Directions:
Will you return, word for word, only the lines from the top of the data below down to and including the one with "GLIDE_STEPS = 32"?

Dataset extract:

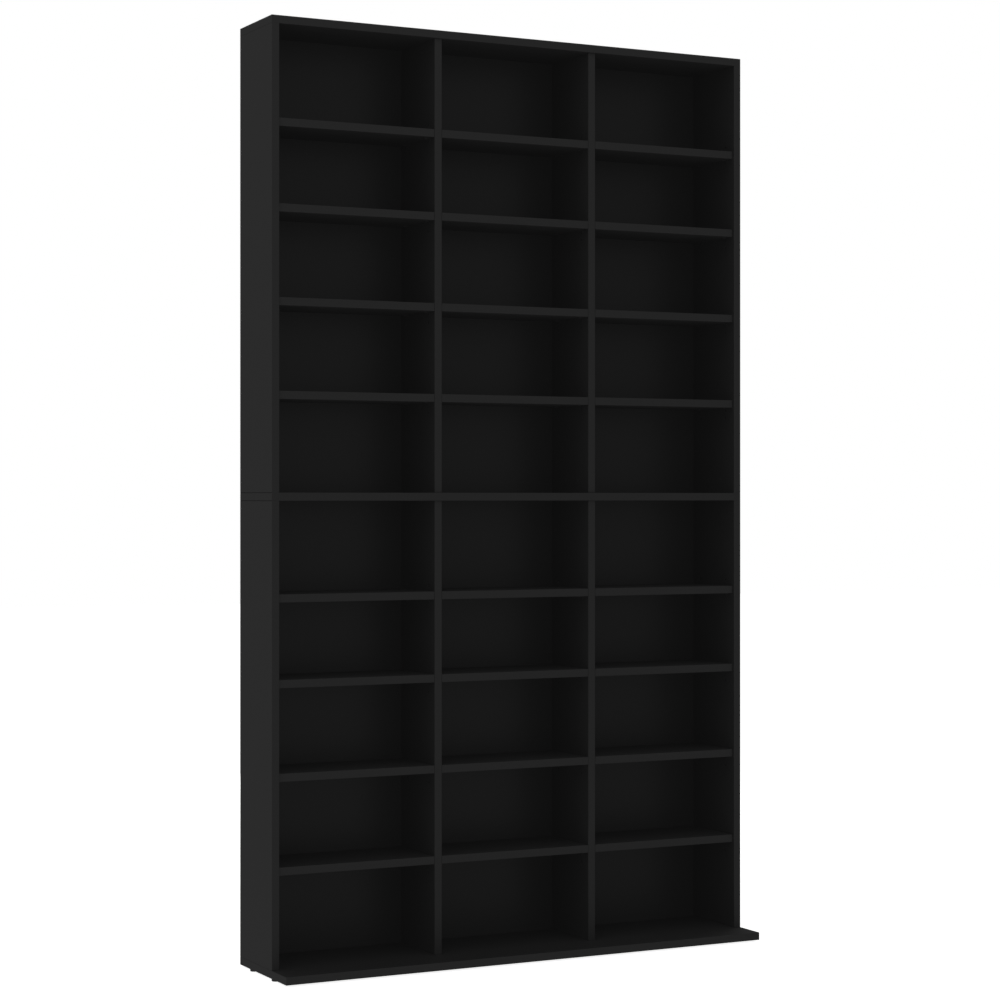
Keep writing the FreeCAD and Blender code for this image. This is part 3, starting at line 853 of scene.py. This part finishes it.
# %% Glides
GLIDE_BORE, GLIDE_RECESS, GLIDE_DEEP = 1.05, 3.2, 1.5  # mm: radii of hole and recess, and its depth
GLIDE_FILLET, GLIDE_LIP, GLIDE_SHOULDER = 0.2, 0.25, 0.3  # mm: in the recess, at its mouth, on the top
GLIDE_EDGE = ((0.9, 0), (0.35, 0.15), (0.08, 0.45), (0, 0.9))  # mm: the soft edge, in from the rim and up
GLIDE_STEPS = 32

boxes = solids_of("glides")
low, high = boxes[0]
wide = (high.x - low.x) / 2 / MM
tall = (high.z - low.z) / MM
profile = [(GLIDE_BORE, GLIDE_DEEP), (GLIDE_RECESS - GLIDE_FILLET, GLIDE_DEEP),
           (GLIDE_RECESS, GLIDE_DEEP - GLIDE_FILLET), (GLIDE_RECESS, GLIDE_LIP),
           (GLIDE_RECESS + GLIDE_LIP, 0)]
profile += [(wide - inwards, up) for inwards, up in GLIDE_EDGE]
profile += [(wide, tall - GLIDE_SHOULDER), (wide - GLIDE_SHOULDER, tall), (GLIDE_BORE, tall)]
finished_piece("round_glides", copies(turned(profile, GLIDE_STEPS, ring=True), standing(boxes)),
               black_glide, "glides")

# %% [markdown]
# ## Nails
# A nail holds each glide, and eighty-four short ones hold the back panels in their rebates. Each kind is
# a crowned head, a plain shank and a point, so one function draws both outlines from the points of the
# head. The panel nails are so many that each has only a few dozen faces.

# %% Nails of the glides and the backs
GLIDE_NAIL_HEAD = ((0, 0), (1.3, 0.06), (2.2, 0.25), (2.8, 0.65), (2.8, 0.9), (2.7, 1.0))  # mm
GLIDE_NAIL_RADIUS, GLIDE_NAIL_POINT = 1.0, 2.0  # mm: the shank, and the length of its point
GLIDE_NAIL_STEPS = 16
NAIL_HEAD = ((0, 0), (0.9, 0.07), (1.45, 0.25), (1.6, 0.45), (1.55, 0.6))  # mm
NAIL_RADIUS, NAIL_POINT = 0.7, 1.4  # mm
NAIL_STEPS = 10


def nail_outline(head, radius, long, point):
    """Points from the crown of a nail's head at height zero, round its rim and up to its point."""
    under = head[-1][1]
    return list(head) + [(radius, under), (radius, long - point), (0, long)]


boxes = solids_of("glide_nails")
tall = (boxes[0][1].z - boxes[0][0].z) / MM
profile = nail_outline(GLIDE_NAIL_HEAD, GLIDE_NAIL_RADIUS, tall, GLIDE_NAIL_POINT)
finished_piece("glide_pins", copies(turned(profile, GLIDE_NAIL_STEPS), standing(boxes)), drawn_steel,
               "glide_nails")

boxes = solids_of("back_nails")
long = (boxes[0][1].y - boxes[0][0].y) / MM
profile = nail_outline(NAIL_HEAD, NAIL_RADIUS, long, NAIL_POINT)
forwards = Matrix.Rotation(math.pi / 2, 4, "X")
places = [Matrix.Translation((middle(box).x, box[1].y, middle(box).z)) @ forwards for box in boxes]
finished_piece("panel_nails", copies(turned(profile, NAIL_STEPS), places), drawn_steel,
               "back_nails")

# %% [markdown]
# ## Threads
# A screw's thread is one ridge that climbs round the shank. Rings would do from afar, but they lie level
# where a real thread leans, so a small triangle is spun and lifted a little with each step.

# %% A climbing ridge
THREAD_STEPS = 14  # steps in one turn
THREAD_ROOT = 0.3  # mm that the ridge's foot runs into the shank
RIDGE_HALF = 0.35  # half the ridge's foot, as a share of the pitch


def add_thread(bm, core, crest, pitch, start, end):
    """Add a ridge that climbs from start to end round Z, all in millimetres."""
    foot = core - THREAD_ROOT
    corners = [(foot, start - RIDGE_HALF * pitch), (crest, start), (foot, start + RIDGE_HALF * pitch)]
    face = bm.faces.new([bm.verts.new((radius * MM, 0, height * MM)) for radius, height in corners])
    turns = (end - start) / pitch
    bmesh.ops.spin(bm, geom=[face] + list(face.edges) + list(face.verts), cent=(0, 0, 0),
                   axis=(0, 0, 1), dvec=(0, 0, pitch / THREAD_STEPS * MM), angle=math.tau * turns,
                   steps=round(turns * THREAD_STEPS))
    return bm


print("a ridge of 3 mm pitch climbs %.2f mm with each step" % (3 / THREAD_STEPS))

# %% [markdown]
# ## Connector screws
# Flat-pack boards are joined by thick one-piece screws with a smooth neck, a coned head and a hexagon
# socket. Cutting the socket out would leave ragged faces. Instead the head is turned round, and then the
# rings of the socket are pressed into a hexagon by moving each of their points inwards.

# %% Screws that join the boards
SCREW_HEAD, SCREW_RADIUS, SCREW_CORE = 5.0, 3.5, 2.6  # mm: radii of the head, the neck and the core
SCREW_NECK, SCREW_PITCH = 12.0, 3.0  # mm: end of the smooth neck, and the pitch
SCREW_RIM, SCREW_CONE, SCREW_STEP = 1.0, 4.0, 0.9  # mm: end of the rim and cone, and the neck's step
SCREW_POINT, SCREW_BLUNT, THREAD_GAP = 3.0, 0.8, 2.0  # mm: the point, and plain core before the thread
SOCKET_RADIUS, SOCKET_DEEP, SOCKET_CONE = 2.3, 2.5, 0.5  # mm: the socket, and its drilled bottom
ARRIS, RIM_ARRIS = 0.25, 0.3  # mm: chamfers of the socket and the head
SOCKET_SIDES, SCREW_STEPS = 6, 24


def press_hexagon(bm, reach, deep):
    """Move the points of a round socket onto the hexagon inside it."""
    for vert in bm.verts:
        radius = math.hypot(vert.co.x, vert.co.y)
        if WELD_MM * MM < radius < reach * MM and vert.co.z < deep * MM:
            sector = math.tau / SOCKET_SIDES
            turn = math.atan2(vert.co.y, vert.co.x) % sector - sector / 2
            share = math.cos(sector / 2) / math.cos(turn)
            vert.co.x *= share
            vert.co.y *= share


def connector_screw(long):
    """A screw with its head's face at height zero and its point up."""
    bottom = SOCKET_DEEP + SOCKET_CONE
    socket = [(0, bottom), (SOCKET_RADIUS, SOCKET_DEEP), (SOCKET_RADIUS, ARRIS), (SOCKET_RADIUS + ARRIS, 0)]
    head = [(SCREW_HEAD - RIM_ARRIS, 0), (SCREW_HEAD, ARRIS), (SCREW_HEAD, SCREW_RIM),
            (SCREW_RADIUS, SCREW_CONE)]
    shank = [(SCREW_RADIUS, SCREW_NECK), (SCREW_CORE, SCREW_NECK + SCREW_STEP),
             (SCREW_CORE, long - SCREW_POINT), (SCREW_CORE - SCREW_BLUNT, long), (0, long)]
    bm = turned(socket + head + shank, SCREW_STEPS)
    press_hexagon(bm, SOCKET_RADIUS + ARRIS / 2, bottom + ARRIS)
    return add_thread(bm, SCREW_CORE, SCREW_RADIUS, SCREW_PITCH, SCREW_NECK + THREAD_GAP,
                      long - SCREW_POINT)


for name, node, driven in (("base", "base_screws", standing), ("middle", "middle_screws", hanging),
                           ("roof", "top_screws", hanging)):
    boxes = solids_of(node)
    one = connector_screw((boxes[0][1].z - boxes[0][0].z) / MM)
    finished_piece("connector_screws_" + name, copies(one, driven(boxes)), zinc_plated_steel,
                   node)

# %% [markdown]
# ## Dowels
# A dowel's flutes let the glue and the air out of its hole. Instead of cutting sixteen grooves, every
# second line of points round the turned stick is drawn in a little.

# %% Fluted dowels
DOWEL_FLUTE, DOWEL_CHAMFER = 0.35, 0.8  # mm: depth of a flute, and the chamfer
DOWEL_FLUTES = 16


def fluted_dowel(wide, long):
    """A dowel of this radius and length, standing on height zero."""
    bm = turned([(0, 0), (wide - DOWEL_CHAMFER, 0), (wide, DOWEL_CHAMFER), (wide, long - DOWEL_CHAMFER),
                 (wide - DOWEL_CHAMFER, long), (0, long)], 2 * DOWEL_FLUTES)
    for vert in bm.verts:
        step = round(math.atan2(vert.co.y, vert.co.x) / math.tau * 2 * DOWEL_FLUTES)
        radius = math.hypot(vert.co.x, vert.co.y)
        if step % 2 and radius > (wide - DOWEL_CHAMFER / 2) * MM:
            vert.co.x *= 1 - DOWEL_FLUTE * MM / radius
            vert.co.y *= 1 - DOWEL_FLUTE * MM / radius
    return bm


boxes = solids_of("dowels")
lengths = [round((high.z - low.z) / MM) for low, high in boxes]
all_dowels = bmesh.new()
for long in dict.fromkeys(lengths):
    alike = [box for box, length in zip(boxes, lengths) if length == long]
    wide = (alike[0][1].x - alike[0][0].x) / 2 / MM
    copies(fluted_dowel(wide, long), standing(alike), into=all_dowels)
    print(len(alike), "dowels of", long, "mm")
finished_piece("fluted_dowels", all_dowels, beech, "dowels")

# %% [markdown]
# ## Cam bolts
# A cam bolt is screwed into the middle board, and the cam grips its mushroom head and draws it down. A
# plain pin would have nothing to grip, so the profile narrows to a neck under the head.

# %% Cam bolts
BOLT_HEAD, BOLT_RADIUS, BOLT_THREAD, BOLT_CORE = 3.6, 3.0, 2.5, 1.8  # mm: radii
BOLT_THREAD_LONG, BOLT_HEAD_THICK, BOLT_PITCH = 11.0, 3.0, 2.2  # mm
BOLT_POINT, BOLT_BLUNT = 1.5, 0.5  # mm: the end
BOLT_CHAMFER, BOLT_RUN_OUT = 0.6, 1.0  # mm: the collar's edge, and the bare core below it
NECK_DROP, NECK_FROM, NECK_FULL = 1.0, 1.6, 1.0  # mm: how deep the neck is, and where, below the head
CROWN = ((0.3, 0), (0, 0.4), (0, 1.6), (1.0, 2.7), (2.2, 3.0))  # mm: in from the rim, up from the neck
BOLT_STEPS = 20

boxes = solids_of("cam_bolts")
tall = (boxes[0][1].z - boxes[0][0].z) / MM
neck = tall - BOLT_HEAD_THICK
profile = [(0, 0), (BOLT_CORE - BOLT_BLUNT, 0), (BOLT_CORE, BOLT_POINT),
           (BOLT_CORE, BOLT_THREAD_LONG - BOLT_CHAMFER), (BOLT_RADIUS, BOLT_THREAD_LONG),
           (BOLT_RADIUS, neck - NECK_FROM), (BOLT_RADIUS - NECK_DROP, neck - NECK_FULL),
           (BOLT_RADIUS - NECK_DROP, neck)]
profile += [(BOLT_HEAD - inwards, neck + up) for inwards, up in CROWN] + [(0, tall)]
one = add_thread(turned(profile, BOLT_STEPS), BOLT_CORE, BOLT_THREAD, BOLT_PITCH, BOLT_POINT,
                 BOLT_THREAD_LONG - BOLT_RUN_OUT)
finished_piece("cam_bolt_set", copies(one, standing(boxes)), zinc_plated_steel,
               "cam_bolts")

# %% [markdown]
# ## Screws of the wall angles
# The wall angles are held by pan-head wood screws, turned and threaded as before. A painted cross would
# have no depth, so it is scored into the head with cuts on both sides of each arm, and the faces inside
# it are pushed in and drawn together.

# %% Pan-head screws
PAN_HEAD = ((0, 0), (1.5, 0.05), (2.6, 0.3), (3.4, 0.75), (3.8, 1.35), (3.8, 1.8), (3.6, 2.0))  # mm
PAN_THICK, PAN_SHANK, PAN_CORE, PAN_PITCH = 2.0, 2.0, 1.45, 1.6  # mm: head, radii and pitch
PAN_COLLAR, PAN_STEP, PAN_POINT = 1.0, 1.6, 3.2  # mm: plain shank, its step, the point
PAN_RUN_IN, PAN_RUN_OUT = 2.6, 3.4  # mm: thread from the head to the point
CROSS_REACH, CROSS_WIDE, CROSS_DEEP = 2.0, 0.9, 1.1  # mm
CROSS_TAPER = 0.45  # the recess is this share as wide at its bottom
PAN_STEPS = 24


def cross_recess(bm):
    """Score a cross into the head that faces down at height zero, and push it in."""
    for normal in ((1, 0, 0), (0, 1, 0)):
        for half in (-CROSS_REACH, -CROSS_WIDE / 2, CROSS_WIDE / 2, CROSS_REACH):
            flat = [face for face in bm.faces if face.calc_center_median().z < PAN_THICK / 2 * MM]
            around = {edge for face in flat for edge in face.edges}
            corners = {vert for face in flat for vert in face.verts}
            bmesh.ops.bisect_plane(bm, geom=flat + list(around) + list(corners), dist=WELD_MM * MM / 10,
                                   plane_co=Vector(normal) * half * MM, plane_no=normal)
    cross = []
    for face in bm.faces:
        at = face.calc_center_median() / MM
        arm = min(abs(at.x), abs(at.y)) < CROSS_WIDE / 2 and max(abs(at.x), abs(at.y)) < CROSS_REACH
        if arm and at.z < PAN_THICK / 2:
            cross.append(face)
    pushed = bmesh.ops.extrude_face_region(bm, geom=cross)["geom"]
    bmesh.ops.delete(bm, geom=cross, context="FACES")
    moved = [item for item in pushed if isinstance(item, bmesh.types.BMVert)]
    bmesh.ops.translate(bm, verts=moved, vec=(0, 0, CROSS_DEEP * MM))
    bmesh.ops.scale(bm, verts=moved, vec=(CROSS_TAPER, CROSS_TAPER, 1))
    print("the screw's head and cross have", len(bm.faces), "faces")


boxes = solids_of("wall_angle_screws")
tall = (boxes[0][1].z - boxes[0][0].z) / MM
profile = list(PAN_HEAD) + [(PAN_SHANK, PAN_THICK), (PAN_SHANK, PAN_THICK + PAN_COLLAR),
                            (PAN_CORE, PAN_THICK + PAN_STEP), (PAN_CORE, tall - PAN_POINT), (0, tall)]
one = turned(profile, PAN_STEPS)
cross_recess(one)
add_thread(one, PAN_CORE, PAN_SHANK, PAN_PITCH, PAN_THICK + PAN_RUN_IN, tall - PAN_RUN_OUT)
finished_piece("pan_head_screws", copies(one, hanging(boxes)), zinc_plated_steel,
               "wall_angle_screws")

Exercise output:
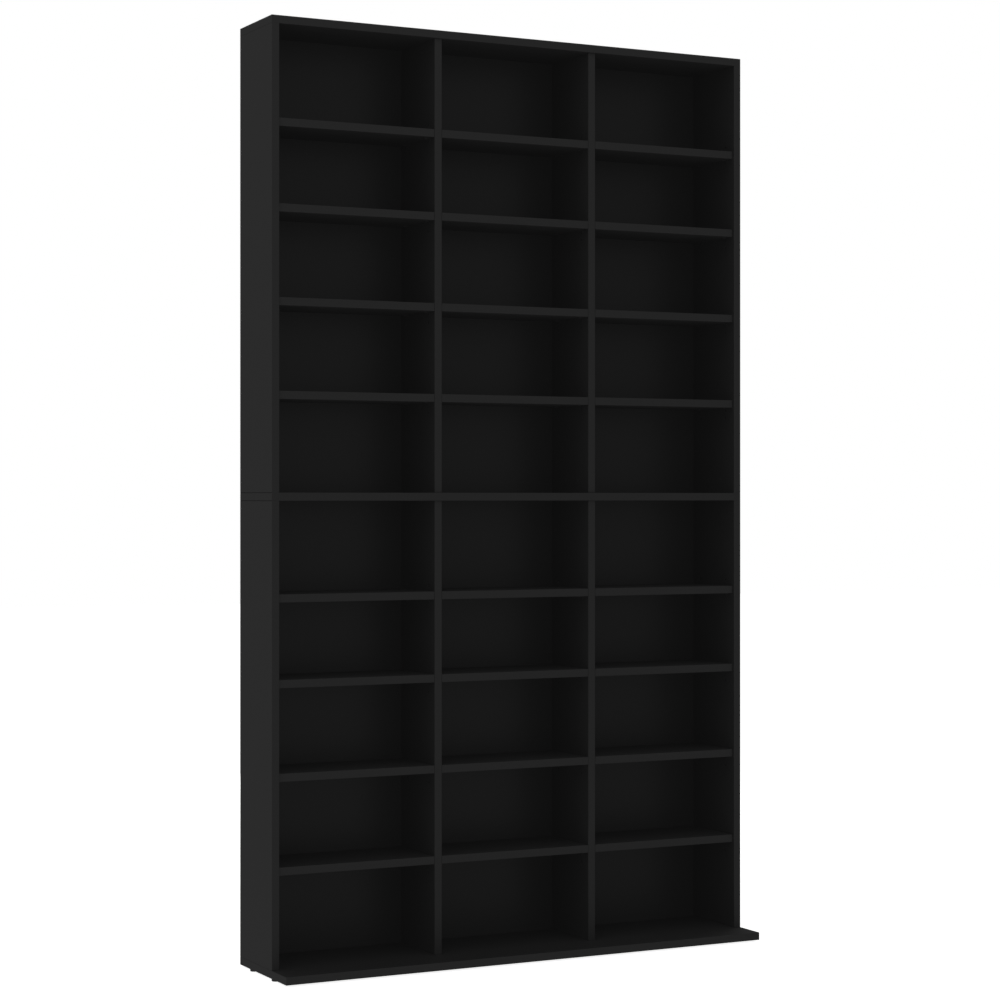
Keep writing the FreeCAD and Blender code for this image. This is part 3, starting at line 853 of scene.py. This part finishes it.
# %% Glides
GLIDE_BORE, GLIDE_RECESS, GLIDE_DEEP = 1.05, 3.2, 1.5  # mm: radii of hole and recess, and its depth
GLIDE_FILLET, GLIDE_LIP, GLIDE_SHOULDER = 0.2, 0.25, 0.3  # mm: in the recess, at its mouth, on the top
GLIDE_EDGE = ((0.9, 0), (0.35, 0.15), (0.08, 0.45), (0, 0.9))  # mm: the soft edge, in from the rim and up
GLIDE_STEPS = 32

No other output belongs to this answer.